Fosil Stegodon bukan sekadar tulang-belulang purba. Ia menyimpan dua makna penting, yakni nilai sejarah dan nilai paleogeografi. Dari sisi sejarah, kehadiran fosil ini menandakan bahwa spesies gajah purba pernah hidup di wilayah Cekungan Atambua. Sedangkan dari sisi paleogeografi, penemuan ini mengindikasikan bahwa sebelum zaman es, wilayah Flores, Alor, dan Timor kemungkinan besar masih terhubung dalam satu daratan besar. Kondisi itulah yang memungkinkan migrasi hewan besar seperti gajah hingga ke kawasan Atambua.
Tak berhenti pada identifikasi, mahasiswa KKN Kolaborasi juga menggagas sebuah museum mini atau galeri seni fosil yang dirancang dengan sentuhan arsitektur vernakular lokal.

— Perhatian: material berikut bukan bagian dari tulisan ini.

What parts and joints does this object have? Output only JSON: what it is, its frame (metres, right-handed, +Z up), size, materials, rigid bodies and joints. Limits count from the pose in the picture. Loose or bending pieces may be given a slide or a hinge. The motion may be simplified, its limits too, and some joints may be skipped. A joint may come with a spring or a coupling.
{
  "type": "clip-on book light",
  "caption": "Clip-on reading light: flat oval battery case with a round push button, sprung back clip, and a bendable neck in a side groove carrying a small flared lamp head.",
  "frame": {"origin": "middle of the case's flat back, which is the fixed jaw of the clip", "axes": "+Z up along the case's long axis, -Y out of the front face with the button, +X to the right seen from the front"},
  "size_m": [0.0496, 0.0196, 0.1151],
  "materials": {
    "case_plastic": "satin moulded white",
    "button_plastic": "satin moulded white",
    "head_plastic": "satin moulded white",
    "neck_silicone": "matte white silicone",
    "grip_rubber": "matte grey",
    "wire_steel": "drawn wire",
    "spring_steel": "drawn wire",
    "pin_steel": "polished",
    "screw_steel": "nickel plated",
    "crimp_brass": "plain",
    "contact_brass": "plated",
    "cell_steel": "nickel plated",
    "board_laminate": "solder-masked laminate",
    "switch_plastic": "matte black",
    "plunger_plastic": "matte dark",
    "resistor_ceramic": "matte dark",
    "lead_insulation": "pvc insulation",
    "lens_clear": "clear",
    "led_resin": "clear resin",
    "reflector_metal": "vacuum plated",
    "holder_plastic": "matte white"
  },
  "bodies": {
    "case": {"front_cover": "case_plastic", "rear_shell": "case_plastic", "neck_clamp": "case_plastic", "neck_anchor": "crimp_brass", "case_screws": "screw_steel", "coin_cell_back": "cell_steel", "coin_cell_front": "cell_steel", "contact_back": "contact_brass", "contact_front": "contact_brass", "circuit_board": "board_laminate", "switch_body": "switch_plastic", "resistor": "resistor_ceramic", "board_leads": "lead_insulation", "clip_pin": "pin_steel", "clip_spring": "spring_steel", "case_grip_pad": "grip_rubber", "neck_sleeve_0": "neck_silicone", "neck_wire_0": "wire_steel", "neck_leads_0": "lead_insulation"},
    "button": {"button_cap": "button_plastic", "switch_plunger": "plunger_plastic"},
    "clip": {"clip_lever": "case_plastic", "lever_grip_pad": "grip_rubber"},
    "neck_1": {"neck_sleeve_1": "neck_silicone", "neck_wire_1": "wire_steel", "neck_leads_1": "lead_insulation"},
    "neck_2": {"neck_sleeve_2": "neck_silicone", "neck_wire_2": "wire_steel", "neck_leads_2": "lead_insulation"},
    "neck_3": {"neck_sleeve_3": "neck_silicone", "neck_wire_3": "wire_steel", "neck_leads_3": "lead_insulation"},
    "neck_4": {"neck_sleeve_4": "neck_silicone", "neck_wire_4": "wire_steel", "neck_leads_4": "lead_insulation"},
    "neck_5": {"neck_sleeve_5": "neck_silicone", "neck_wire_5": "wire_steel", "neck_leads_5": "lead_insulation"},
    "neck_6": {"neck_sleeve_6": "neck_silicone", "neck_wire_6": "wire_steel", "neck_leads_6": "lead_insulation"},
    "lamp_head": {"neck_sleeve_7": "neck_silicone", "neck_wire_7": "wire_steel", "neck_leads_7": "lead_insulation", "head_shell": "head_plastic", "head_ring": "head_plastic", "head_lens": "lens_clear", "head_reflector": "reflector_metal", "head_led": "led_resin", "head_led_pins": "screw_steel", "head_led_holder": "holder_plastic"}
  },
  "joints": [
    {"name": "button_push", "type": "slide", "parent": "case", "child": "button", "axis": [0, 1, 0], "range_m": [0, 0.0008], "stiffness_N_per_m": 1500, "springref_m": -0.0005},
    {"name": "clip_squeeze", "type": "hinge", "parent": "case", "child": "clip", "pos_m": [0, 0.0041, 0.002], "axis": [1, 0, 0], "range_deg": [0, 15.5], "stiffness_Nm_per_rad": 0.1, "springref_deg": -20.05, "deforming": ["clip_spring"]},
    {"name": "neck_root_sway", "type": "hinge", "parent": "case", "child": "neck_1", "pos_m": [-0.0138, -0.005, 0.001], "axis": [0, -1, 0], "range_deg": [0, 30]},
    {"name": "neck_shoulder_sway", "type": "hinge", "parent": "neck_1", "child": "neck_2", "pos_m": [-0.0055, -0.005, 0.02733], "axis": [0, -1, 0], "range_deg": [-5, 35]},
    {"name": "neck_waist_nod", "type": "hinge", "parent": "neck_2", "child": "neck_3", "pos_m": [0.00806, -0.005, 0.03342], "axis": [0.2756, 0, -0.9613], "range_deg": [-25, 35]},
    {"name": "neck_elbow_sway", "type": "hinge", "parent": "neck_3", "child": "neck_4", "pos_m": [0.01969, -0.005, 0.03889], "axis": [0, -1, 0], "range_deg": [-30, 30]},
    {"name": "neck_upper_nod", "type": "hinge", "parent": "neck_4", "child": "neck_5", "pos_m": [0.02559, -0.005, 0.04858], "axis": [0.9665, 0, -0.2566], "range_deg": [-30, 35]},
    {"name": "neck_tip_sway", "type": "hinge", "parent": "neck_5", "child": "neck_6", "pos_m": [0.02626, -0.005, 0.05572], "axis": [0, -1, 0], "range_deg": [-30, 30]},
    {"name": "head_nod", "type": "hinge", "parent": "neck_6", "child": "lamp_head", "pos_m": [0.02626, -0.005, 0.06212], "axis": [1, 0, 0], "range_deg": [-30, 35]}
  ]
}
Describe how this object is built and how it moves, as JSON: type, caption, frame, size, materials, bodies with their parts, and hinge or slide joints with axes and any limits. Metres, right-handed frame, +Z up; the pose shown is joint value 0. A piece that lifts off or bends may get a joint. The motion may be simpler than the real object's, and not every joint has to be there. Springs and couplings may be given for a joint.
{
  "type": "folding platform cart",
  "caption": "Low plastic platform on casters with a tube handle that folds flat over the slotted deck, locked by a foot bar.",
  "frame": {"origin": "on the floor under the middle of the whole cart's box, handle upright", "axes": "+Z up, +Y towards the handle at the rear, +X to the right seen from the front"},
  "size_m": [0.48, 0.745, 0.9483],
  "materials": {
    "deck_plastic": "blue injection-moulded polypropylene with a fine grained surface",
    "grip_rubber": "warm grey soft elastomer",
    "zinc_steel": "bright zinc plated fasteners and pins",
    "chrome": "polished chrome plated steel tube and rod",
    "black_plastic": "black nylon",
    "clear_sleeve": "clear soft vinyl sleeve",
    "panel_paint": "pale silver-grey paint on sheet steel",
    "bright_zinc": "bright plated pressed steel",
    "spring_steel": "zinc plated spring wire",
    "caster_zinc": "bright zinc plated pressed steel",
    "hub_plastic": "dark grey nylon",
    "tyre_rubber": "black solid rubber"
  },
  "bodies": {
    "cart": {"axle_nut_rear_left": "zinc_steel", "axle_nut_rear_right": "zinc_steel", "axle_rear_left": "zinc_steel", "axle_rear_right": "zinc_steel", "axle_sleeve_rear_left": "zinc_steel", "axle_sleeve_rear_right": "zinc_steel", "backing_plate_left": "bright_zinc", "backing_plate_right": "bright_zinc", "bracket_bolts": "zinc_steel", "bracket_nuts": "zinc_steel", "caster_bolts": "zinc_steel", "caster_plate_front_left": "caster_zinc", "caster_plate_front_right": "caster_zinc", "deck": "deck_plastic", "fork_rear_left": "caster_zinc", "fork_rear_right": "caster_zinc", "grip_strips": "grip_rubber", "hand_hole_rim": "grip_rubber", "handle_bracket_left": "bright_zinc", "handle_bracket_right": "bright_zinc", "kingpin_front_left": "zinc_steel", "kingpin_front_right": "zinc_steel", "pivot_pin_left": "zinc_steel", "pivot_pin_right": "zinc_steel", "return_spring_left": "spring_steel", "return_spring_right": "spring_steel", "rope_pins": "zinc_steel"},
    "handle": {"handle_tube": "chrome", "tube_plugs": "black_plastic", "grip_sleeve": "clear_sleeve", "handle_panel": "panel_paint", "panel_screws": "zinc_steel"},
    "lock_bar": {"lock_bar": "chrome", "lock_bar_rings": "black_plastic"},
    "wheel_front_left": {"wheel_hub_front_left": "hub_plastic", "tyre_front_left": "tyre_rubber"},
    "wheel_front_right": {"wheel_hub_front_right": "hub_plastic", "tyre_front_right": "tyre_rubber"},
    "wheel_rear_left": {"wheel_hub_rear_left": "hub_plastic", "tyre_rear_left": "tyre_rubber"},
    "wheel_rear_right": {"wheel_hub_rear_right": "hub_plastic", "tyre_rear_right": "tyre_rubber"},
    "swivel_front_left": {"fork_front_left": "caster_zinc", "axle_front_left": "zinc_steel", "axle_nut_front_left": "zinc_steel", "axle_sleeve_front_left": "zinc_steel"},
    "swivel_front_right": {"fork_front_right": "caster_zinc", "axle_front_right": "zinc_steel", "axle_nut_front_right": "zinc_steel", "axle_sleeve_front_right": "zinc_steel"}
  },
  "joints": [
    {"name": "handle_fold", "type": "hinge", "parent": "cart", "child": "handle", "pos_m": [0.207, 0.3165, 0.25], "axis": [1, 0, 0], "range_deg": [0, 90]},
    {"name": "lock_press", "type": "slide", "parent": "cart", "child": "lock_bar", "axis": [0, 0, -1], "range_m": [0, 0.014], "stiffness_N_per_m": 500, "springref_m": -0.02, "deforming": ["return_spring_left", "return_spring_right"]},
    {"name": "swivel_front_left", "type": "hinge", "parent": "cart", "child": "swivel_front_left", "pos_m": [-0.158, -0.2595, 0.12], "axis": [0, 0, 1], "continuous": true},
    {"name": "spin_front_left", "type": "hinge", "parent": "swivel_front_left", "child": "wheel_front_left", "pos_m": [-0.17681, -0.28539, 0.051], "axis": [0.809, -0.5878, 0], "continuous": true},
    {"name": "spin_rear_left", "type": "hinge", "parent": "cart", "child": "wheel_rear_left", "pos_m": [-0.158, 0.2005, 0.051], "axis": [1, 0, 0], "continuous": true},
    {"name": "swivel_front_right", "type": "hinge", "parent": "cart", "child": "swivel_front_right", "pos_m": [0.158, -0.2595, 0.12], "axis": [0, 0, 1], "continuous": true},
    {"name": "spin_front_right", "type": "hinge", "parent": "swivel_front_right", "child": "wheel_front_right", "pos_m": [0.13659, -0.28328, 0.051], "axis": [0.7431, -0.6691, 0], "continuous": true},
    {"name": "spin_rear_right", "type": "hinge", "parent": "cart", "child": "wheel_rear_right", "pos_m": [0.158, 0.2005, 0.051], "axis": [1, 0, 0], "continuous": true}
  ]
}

Adalah Salsabila Atika Lintang, Fennyta Christa Naomi mahasiswa Arkeologi UGM, dan Leonardo Isan Mali, mahasiswa Arsitektur Undana, yang bersama merancang desain galeri tersebut. Konsep ini memadukan nilai estetika, edukasi, dan pelestarian lingkungan, dengan tetap menjaga identitas budaya lokal masyarakat Atambua.

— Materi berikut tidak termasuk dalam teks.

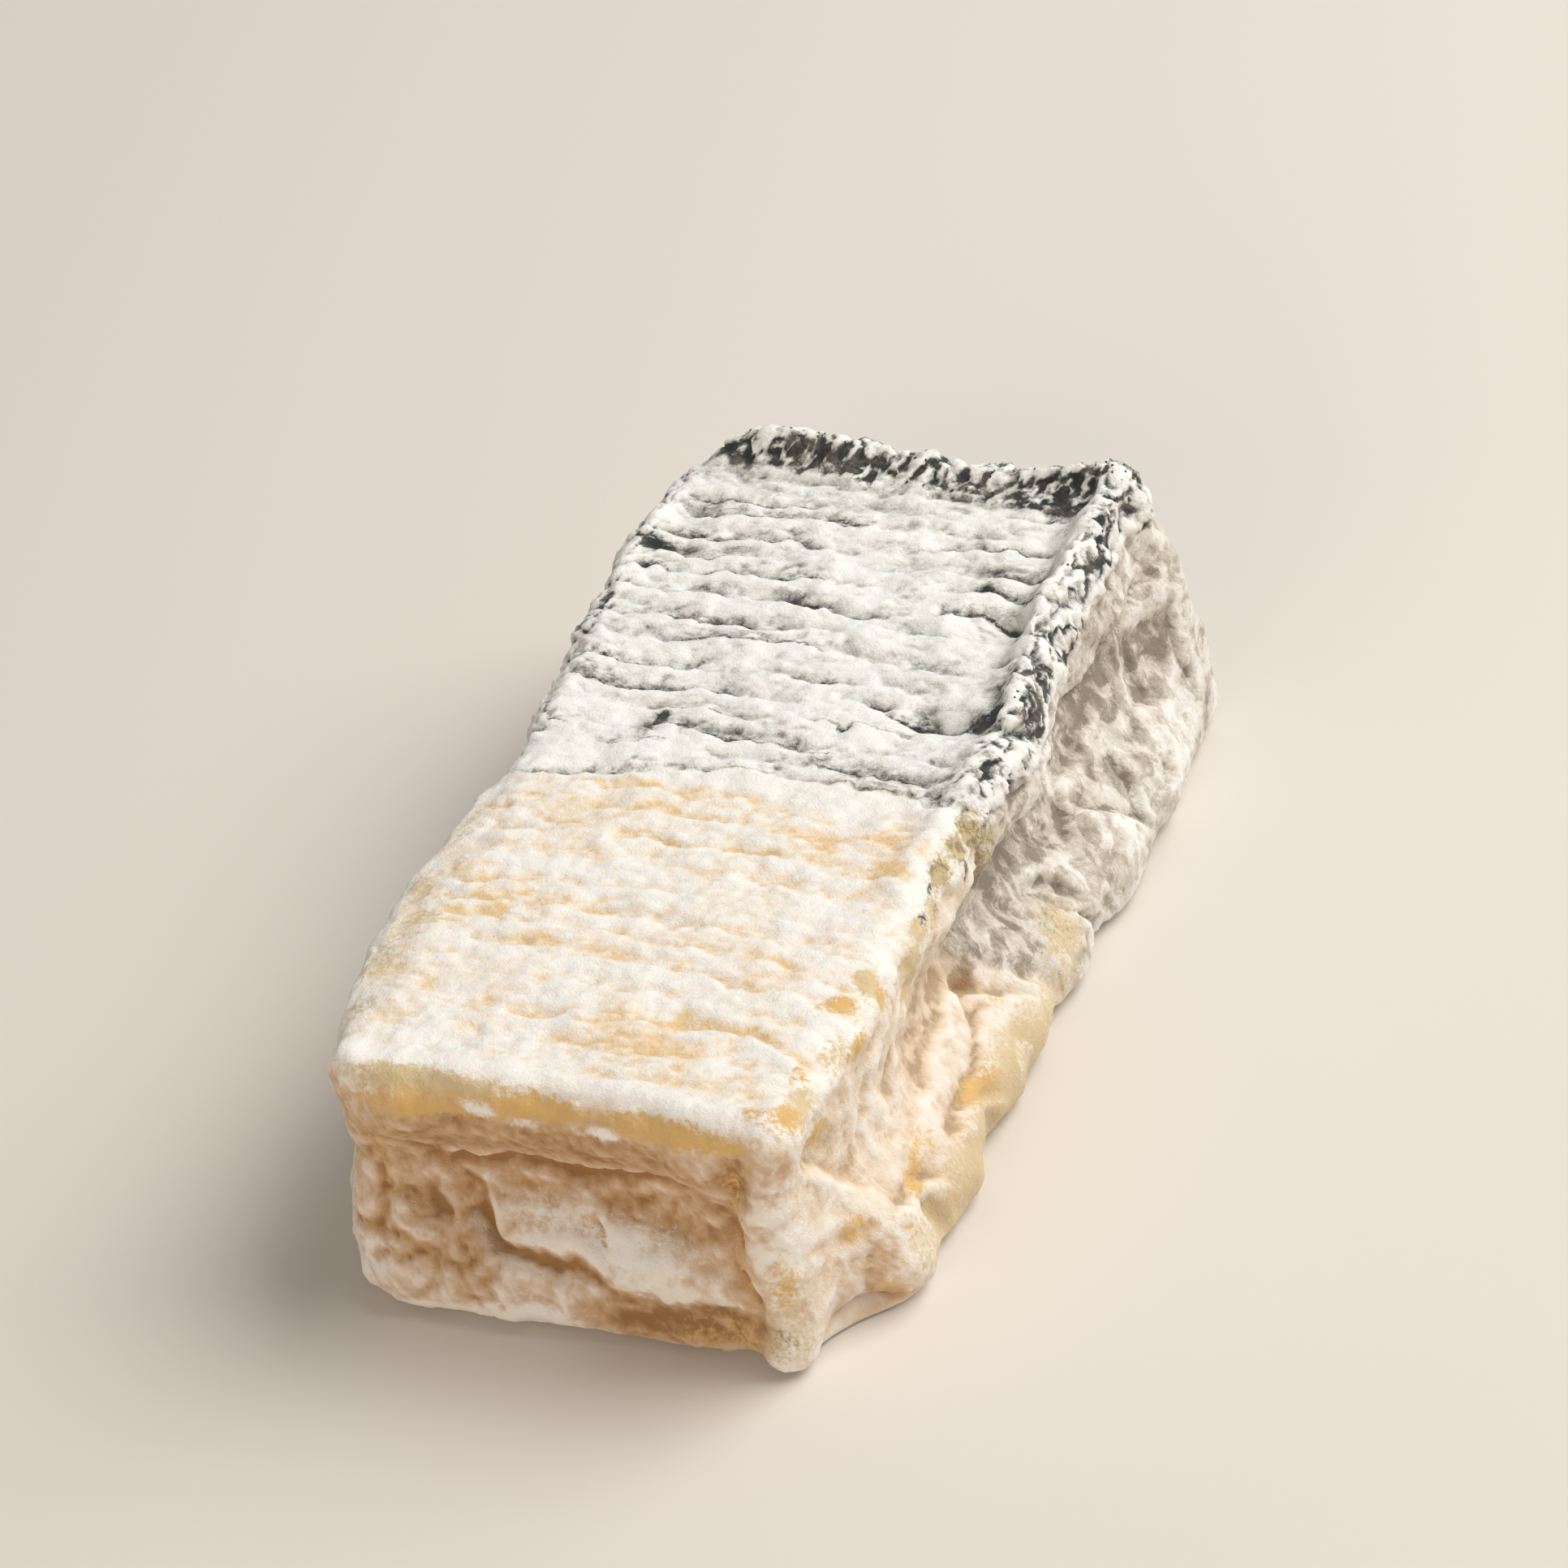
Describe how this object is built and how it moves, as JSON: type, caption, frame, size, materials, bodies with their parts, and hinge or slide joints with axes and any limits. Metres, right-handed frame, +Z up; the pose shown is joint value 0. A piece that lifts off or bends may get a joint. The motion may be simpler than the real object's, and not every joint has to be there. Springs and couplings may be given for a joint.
{
  "type": "goat cheese brick",
  "caption": "Ripened goat cheese brick with a ridged top: one end has a plain cream rind, the other an ash and white bloom rind, over a spread foot.",
  "frame": {"origin": "middle of the underside of the bounding box, on the board that the brick lies on", "axes": "+Y along the length from the plain end to the ash end, +Z up through the ridged top, +X to the right seen from the plain end"},
  "size_m": [0.0966, 0.1606, 0.0486],
  "materials": {
    "rind": "matte, dry cheese rind"
  },
  "bodies": {
    "root": {"cheese_brick": "rind"}
  },
  "joints": []
}
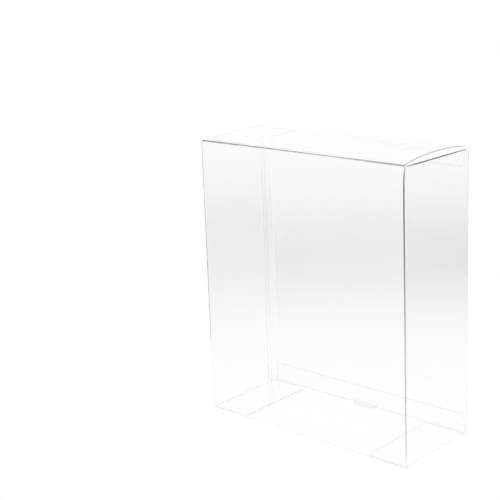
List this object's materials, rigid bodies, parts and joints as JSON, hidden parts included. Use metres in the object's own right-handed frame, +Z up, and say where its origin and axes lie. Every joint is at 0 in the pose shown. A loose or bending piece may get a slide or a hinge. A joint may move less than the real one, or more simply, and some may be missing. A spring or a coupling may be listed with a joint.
{
  "type": "game box protector",
  "caption": "Clear film folding box with a hinged tuck lid, inner dust flaps and a locked base, made to keep a boxed game clean and unscuffed on a shelf.",
  "frame": {"origin": "centre of the base, at the height of the surface that the box stands on", "axes": "+Z up, -Y out of the front wall that carries the lid's hinge crease, +X to the right seen from the front"},
  "size_m": [0.155, 0.064, 0.1815],
  "materials": {
    "clear_film": "clear gloss film"
  },
  "bodies": {
    "box": {"sleeve": "clear_film"},
    "lid": {"top_lid": "clear_film"}
  },
  "joints": [
    {"name": "lid_hinge", "type": "hinge", "parent": "box", "child": "lid", "pos_m": [0, -0.0316, 0.178], "axis": [1, 0, 0], "range_deg": [0, 180]}
  ]
}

“Kami ingin fosil-fosil ini tidak sekadar disimpan, tetapi menjadi bagian dari edukasi publik dan daya tarik wisata,” kata Salsabila.
Dr. Herry berharap agar Bupati Belu dan Dinas Pariwisata, serta pihak perbankan pemerintah dan swasta di Kabupaten Belu, mendukung pengembangan kawasan ini sebagai destinasi geowisata. Pasalnya, di seluruh Pulau Timor, hanya Kabupaten Belu yang memiliki temuan fosil Stegodon sejauh ini.
“Ini potensi wisata edukatif yang langka, dan dapat menjadi ikon baru Kabupaten Belu. Tak hanya menarik bagi wisatawan, tapi juga untuk dunia akademik dan penelitian global,” imbuh Dr. Herry.
Di balik penemuan ini, ada dua warga sederhana dari Desa Sadi, yakni Pak Yansen dan Pak Adi, yang selama ini menjaga fosil-fosil tersebut dengan penuh kesadaran dan tanggung jawab. Mereka menyimpan fragmen-fragmen Stegodon tersebut di rumah, meski belum pernah mendapat perhatian atau apresiasi khusus dari pemerintah.
“Kami rawat fosil ini karena kami tahu ini bukan benda biasa. Kami ingin tempat ini dikenal orang dan jadi tempat wisata,” ujar Pak Yansen.

Dengan semangat kolaboratif antara mahasiswa, akademisi, dan masyarakat lokal, serta dukungan pemerintah, bukan tidak mungkin kawasan Cekungan Atambua akan menjelma menjadi ikon geowisata kelas dunia, setara dengan Sangiran di Jawa Tengah atau Situs Liang Bua di Flores.
Penemuan ini adalah bukti nyata bahwa warisan masa lalu bisa menjadi masa depan ekonomi dan budaya yang berkelanjutan, jika dikelola dengan bijak dan inklusif.